What the task asks |
Exactly as they appear, output all of the entries.

Supplied information |

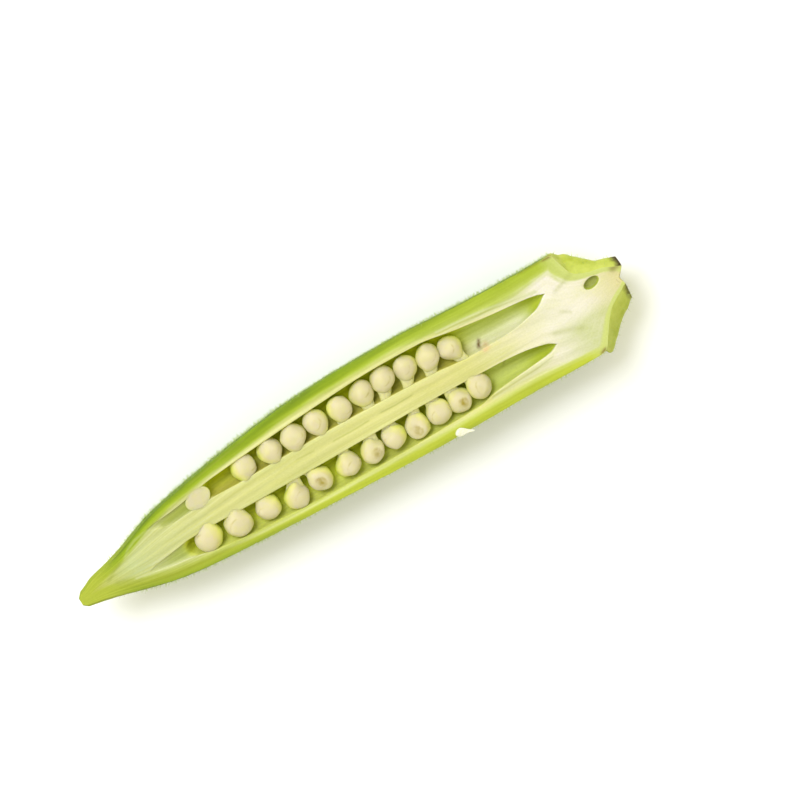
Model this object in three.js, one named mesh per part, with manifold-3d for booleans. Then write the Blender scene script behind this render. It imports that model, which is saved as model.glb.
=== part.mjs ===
// Half of a fresh okra pod, cut lengthwise and lying on its ribbed back with the cut face up.
// Millimetres. While the pod is shaped, x runs from the tip to the stem, y across the cut face,
// and z = 0 is the plane of the cut. The finished half has its origin in the middle of its underside.

import * as THREE from "three";
import { mergeVertices } from "three/addons/utils/BufferGeometryUtils.js";
import Module from "manifold-3d";

const wasm = await Module();
wasm.setup();

// The whole half
const POD_LENGTH = 115;
const FLESH_COLOUR = 0xc3d06a;
const FLESH_ROUGHNESS = 0.55;

// The edges of the cut face at each distance from the tip: [x, far edge, near edge]
const CUT_EDGES = [
  [0, 1.1, -0.9],
  [1.8, 1.7, -1.2],
  [3.6, 2.5, -1.6],
  [7.2, 3.4, -2.6],
  [10.8, 4.5, -3.7],
  [14.4, 5.9, -4.8],
  [18, 7.2, -5.6],
  [21.7, 8.1, -6.2],
  [29, 9.5, -6.9],
  [40, 11.2, -7.7],
  [51, 12.4, -8.3],
  [62, 12.8, -8.9],
  [72, 12.7, -9.3],
  [81, 12.1, -9.4],
  [90, 11.5, -9.5],
  [98.5, 11.2, -9.8],
  [103.6, 11.1, -9.9],
  [104.7, 10.9, -9.7],
  [105.5, 8.4, -9.1],
  [106.3, 6.3, -7.9],
  [107.3, 5.5, -6.4],
  [108.4, 5.0, -4.8],
  [110, 4.5, -3.1],
  [111.7, 4.1, -2.0],
  [113.4, 3.3, -1.2],
  [POD_LENGTH, 2.6, -0.7],
];

// How deep the half is below the cut: [x, depth]. It is deepest under its own weight's centre.
const DEPTHS = [
  [0, 1.3],
  [3.6, 2.7],
  [7.2, 3.9],
  [10.8, 5.1],
  [20, 7.9],
  [29, 9.9],
  [40, 11.5],
  [51, 12.4],
  [63, 12.8],
  [75, 12.5],
  [88, 12.0],
  [98, 11.8],
  [103.6, 11.6],
  [106.5, 11.1],
  [108.3, 10.5],
  [110.5, 9.5],
  [112.7, 8.4],
  [POD_LENGTH, 7.3],
];

// How far the skin stands out below the edges of the cut: [x, swell]. The cut runs high over the
// cap, so that the cap's green sides show outside the cut face.
const SIDE_SWELLS = [
  [0, 0.25],
  [3.6, 0.3],
  [20, 0.3],
  [40, 0.25],
  [75, 0.2],
  [98, 0.2],
  [103.6, 0.2],
  [104.7, 0.3],
  [105.5, 1.5],
  [106.3, 2.75],
  [107.3, 3.35],
  [108.4, 3.4],
  [110, 2.95],
  [111.7, 2.35],
  [113.4, 2.4],
  [POD_LENGTH, 2.4],
];

// How far the cap and stub lean towards the near side below the cut: [x, lean]
const CAP_LEANS = [
  [0, 0],
  [104.7, 0],
  [106.3, 0.05],
  [107.3, 0.1],
  [108.4, 0.3],
  [110, 0.46],
  [111.7, 0.6],
  [113.4, 0.5],
  [POD_LENGTH, 0.45],
];
const LEAN_DEPTH = 4;

// The ribs along the back, with the two that the cut runs beside
const RIB_ANGLES = [12, -56, -124, -192];
const RIB_HEIGHT = 0.15;
const RIB_HALF_WIDTH = 16;
const CAP_RIB_SHARE = 0.35;
const CAP_START = 103.6;
const CAP_LENGTH = POD_LENGTH - CAP_START;
const REST_FLATTENING = 0.4;
const NOSE_LENGTH = 1.2;
const NOSE_BLUNTNESS = 0.3;
const STUB_SLANT = 0.5;

// The two seed chambers that the cut opens: [x, edge by the wall, edge by the column, depth]
const FAR_CHAMBER = [
  [17, 5.7, 5.1, 0.1],
  [22, 6.0, 4.0, 0.5],
  [29, 7.1, 4.3, 0.6],
  [30.5, 7.4, 4.3, 3.2],
  [36, 7.9, 4.1, 3.4],
  [43, 8.4, 4.1, 3.5],
  [54, 9.1, 4.0, 3.5],
  [66, 9.6, 3.6, 3.5],
  [76, 9.3, 3.1, 3.5],
  [83, 8.1, 2.4, 3.4],
  [90, 7.1, 2.4, 3.4],
  [97, 6.3, 3.4, 2.4],
  [100.4, 5.6, 5.1, 0.4],
];
const NEAR_CHAMBER = [
  [13.5, -1.9, -1.3, 0.1],
  [18, -2.8, -0.7, 0.5],
  [21, -3.2, -0.3, 0.7],
  [22.5, -3.6, -0.1, 3.0],
  [27, -4.6, -0.1, 3.4],
  [36, -5.6, -0.4, 3.5],
  [54, -6.5, -0.7, 3.5],
  [68, -6.7, -0.8, 3.5],
  [80, -6.6, -1.1, 3.5],
  [84, -5.8, -1.3, 3.4],
  [88, -5.4, -1.5, 3.4],
  [92, -5.1, -1.9, 3.0],
  [96, -4.7, -2.8, 1.8],
  [97.8, -4.2, -3.5, 0.4],
];
const CHAMBER_STEPS = 16;
const CHAMBER_SIDES = 6;

// The seeds: each row starts with its first seed, and the pitch shrinks towards the stem.
// The far row skips the second place, and its first seed was sliced off level in solid flesh.
// The first few seeds of a row are plumper.
const SEED_RADIUS = 2.35;
const PLUMP_SEEDS = 3;
const SEED_DEPTH = 1.4;
const SLICED_SEED_DEPTH = 1.95;
const SEED_WANDER = 0.45;
const STALK_RADIUS = 0.9;
const STALK_LEAN = 1.6;
const STALK_ROOT = 1.2;
const STALK_ROOT_DEPTH = 1.1;
const HOLLOW_RADIUS = 1.1;
const FAR_ROW = {
  first: 27.4, second: 37.9, pitch: 5.28, shrink: 0.06, count: 10, plumpness: 0.04, chamber: FAR_CHAMBER,
};
const NEAR_ROW = {
  first: 25.6, pitch: 6.14, shrink: 0.094, count: 12, plumpness: 0.12, chamber: NEAR_CHAMBER,
};
const FIRST_HOLLOW_SEED = 4;

// The small oval hole in the cap's flesh and the pit in the stub's cut end
const CAP_HOLE = { at: [108.7, 2.7, 0], radii: [1.65, 1.0, 1.8] };
const STUB_PIT = { at: [POD_LENGTH + 0.2, 0.6, -1.2], radii: [1.0, 1.2, 2.0] };

// Steps along the pod and round its skin
const BODY_STEPS = 36;
const CAP_STEPS = 10;
const SKIN_SIDES = 30;

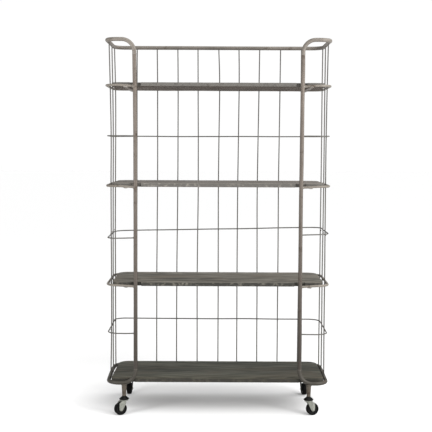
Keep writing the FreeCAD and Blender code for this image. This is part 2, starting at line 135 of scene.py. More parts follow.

Final result |
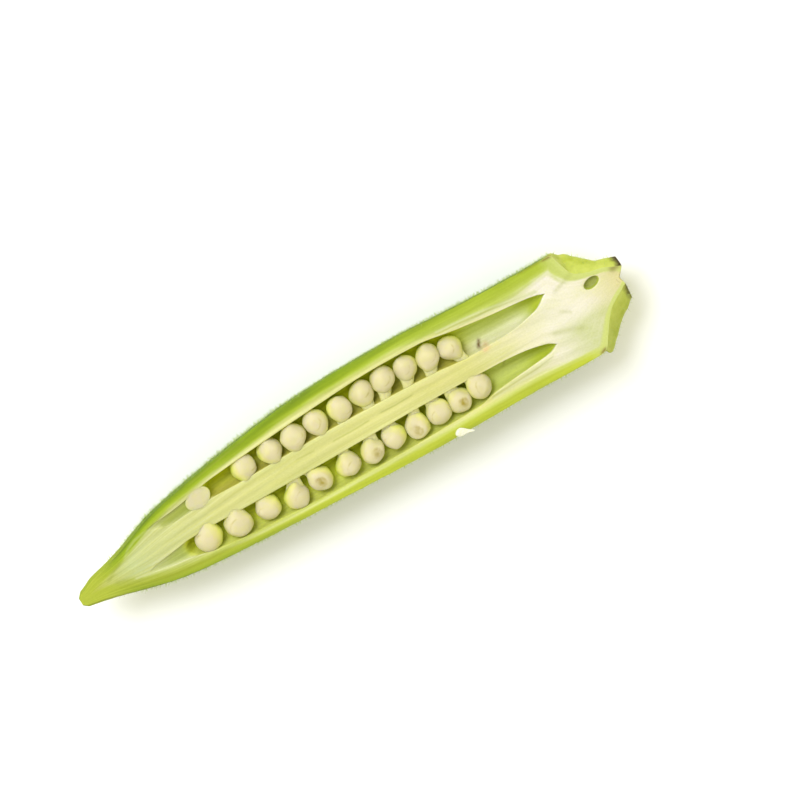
Model this object in three.js, one named mesh per part, with manifold-3d for booleans. Then write the Blender scene script behind this render. It imports that model, which is saved as model.glb.
=== part.mjs ===
// Half of a fresh okra pod, cut lengthwise and lying on its ribbed back with the cut face up.
// Millimetres. While the pod is shaped, x runs from the tip to the stem, y across the cut face,
// and z = 0 is the plane of the cut. The finished half has its origin in the middle of its underside.

import * as THREE from "three";
import { mergeVertices } from "three/addons/utils/BufferGeometryUtils.js";
import Module from "manifold-3d";

const wasm = await Module();
wasm.setup();

// The whole half
const POD_LENGTH = 115;
const FLESH_COLOUR = 0xc3d06a;
const FLESH_ROUGHNESS = 0.55;

// The edges of the cut face at each distance from the tip: [x, far edge, near edge]
const CUT_EDGES = [
  [0, 1.1, -0.9],
  [1.8, 1.7, -1.2],
  [3.6, 2.5, -1.6],
  [7.2, 3.4, -2.6],
  [10.8, 4.5, -3.7],
  [14.4, 5.9, -4.8],
  [18, 7.2, -5.6],
  [21.7, 8.1, -6.2],
  [29, 9.5, -6.9],
  [40, 11.2, -7.7],
  [51, 12.4, -8.3],
  [62, 12.8, -8.9],
  [72, 12.7, -9.3],
  [81, 12.1, -9.4],
  [90, 11.5, -9.5],
  [98.5, 11.2, -9.8],
  [103.6, 11.1, -9.9],
  [104.7, 10.9, -9.7],
  [105.5, 8.4, -9.1],
  [106.3, 6.3, -7.9],
  [107.3, 5.5, -6.4],
  [108.4, 5.0, -4.8],
  [110, 4.5, -3.1],
  [111.7, 4.1, -2.0],
  [113.4, 3.3, -1.2],
  [POD_LENGTH, 2.6, -0.7],
];

// How deep the half is below the cut: [x, depth]. It is deepest under its own weight's centre.
const DEPTHS = [
  [0, 1.3],
  [3.6, 2.7],
  [7.2, 3.9],
  [10.8, 5.1],
  [20, 7.9],
  [29, 9.9],
  [40, 11.5],
  [51, 12.4],
  [63, 12.8],
  [75, 12.5],
  [88, 12.0],
  [98, 11.8],
  [103.6, 11.6],
  [106.5, 11.1],
  [108.3, 10.5],
  [110.5, 9.5],
  [112.7, 8.4],
  [POD_LENGTH, 7.3],
];

// How far the skin stands out below the edges of the cut: [x, swell]. The cut runs high over the
// cap, so that the cap's green sides show outside the cut face.
const SIDE_SWELLS = [
  [0, 0.25],
  [3.6, 0.3],
  [20, 0.3],
  [40, 0.25],
  [75, 0.2],
  [98, 0.2],
  [103.6, 0.2],
  [104.7, 0.3],
  [105.5, 1.5],
  [106.3, 2.75],
  [107.3, 3.35],
  [108.4, 3.4],
  [110, 2.95],
  [111.7, 2.35],
  [113.4, 2.4],
  [POD_LENGTH, 2.4],
];

// How far the cap and stub lean towards the near side below the cut: [x, lean]
const CAP_LEANS = [
  [0, 0],
  [104.7, 0],
  [106.3, 0.05],
  [107.3, 0.1],
  [108.4, 0.3],
  [110, 0.46],
  [111.7, 0.6],
  [113.4, 0.5],
  [POD_LENGTH, 0.45],
];
const LEAN_DEPTH = 4;

// The ribs along the back, with the two that the cut runs beside
const RIB_ANGLES = [12, -56, -124, -192];
const RIB_HEIGHT = 0.15;
const RIB_HALF_WIDTH = 16;
const CAP_RIB_SHARE = 0.35;
const CAP_START = 103.6;
const CAP_LENGTH = POD_LENGTH - CAP_START;
const REST_FLATTENING = 0.4;
const NOSE_LENGTH = 1.2;
const NOSE_BLUNTNESS = 0.3;
const STUB_SLANT = 0.5;

// The two seed chambers that the cut opens: [x, edge by the wall, edge by the column, depth]
const FAR_CHAMBER = [
  [17, 5.7, 5.1, 0.1],
  [22, 6.0, 4.0, 0.5],
  [29, 7.1, 4.3, 0.6],
  [30.5, 7.4, 4.3, 3.2],
  [36, 7.9, 4.1, 3.4],
  [43, 8.4, 4.1, 3.5],
  [54, 9.1, 4.0, 3.5],
  [66, 9.6, 3.6, 3.5],
  [76, 9.3, 3.1, 3.5],
  [83, 8.1, 2.4, 3.4],
  [90, 7.1, 2.4, 3.4],
  [97, 6.3, 3.4, 2.4],
  [100.4, 5.6, 5.1, 0.4],
];
const NEAR_CHAMBER = [
  [13.5, -1.9, -1.3, 0.1],
  [18, -2.8, -0.7, 0.5],
  [21, -3.2, -0.3, 0.7],
  [22.5, -3.6, -0.1, 3.0],
  [27, -4.6, -0.1, 3.4],
  [36, -5.6, -0.4, 3.5],
  [54, -6.5, -0.7, 3.5],
  [68, -6.7, -0.8, 3.5],
  [80, -6.6, -1.1, 3.5],
  [84, -5.8, -1.3, 3.4],
  [88, -5.4, -1.5, 3.4],
  [92, -5.1, -1.9, 3.0],
  [96, -4.7, -2.8, 1.8],
  [97.8, -4.2, -3.5, 0.4],
];
const CHAMBER_STEPS = 16;
const CHAMBER_SIDES = 6;

// The seeds: each row starts with its first seed, and the pitch shrinks towards the stem.
// The far row skips the second place, and its first seed was sliced off level in solid flesh.
// The first few seeds of a row are plumper.
const SEED_RADIUS = 2.35;
const PLUMP_SEEDS = 3;
const SEED_DEPTH = 1.4;
const SLICED_SEED_DEPTH = 1.95;
const SEED_WANDER = 0.45;
const STALK_RADIUS = 0.9;
const STALK_LEAN = 1.6;
const STALK_ROOT = 1.2;
const STALK_ROOT_DEPTH = 1.1;
const HOLLOW_RADIUS = 1.1;
const FAR_ROW = {
  first: 27.4, second: 37.9, pitch: 5.28, shrink: 0.06, count: 10, plumpness: 0.04, chamber: FAR_CHAMBER,
};
const NEAR_ROW = {
  first: 25.6, pitch: 6.14, shrink: 0.094, count: 12, plumpness: 0.12, chamber: NEAR_CHAMBER,
};
const FIRST_HOLLOW_SEED = 4;

// The small oval hole in the cap's flesh and the pit in the stub's cut end
const CAP_HOLE = { at: [108.7, 2.7, 0], radii: [1.65, 1.0, 1.8] };
const STUB_PIT = { at: [POD_LENGTH + 0.2, 0.6, -1.2], radii: [1.0, 1.2, 2.0] };

// Steps along the pod and round its skin
const BODY_STEPS = 36;
const CAP_STEPS = 10;
const SKIN_SIDES = 30;

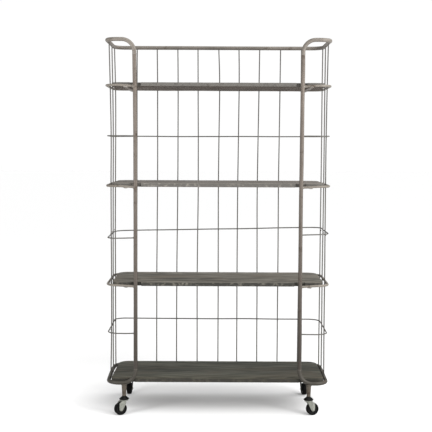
Keep writing the FreeCAD and Blender code for this image. This is part 2, starting at line 135 of scene.py. More parts follow.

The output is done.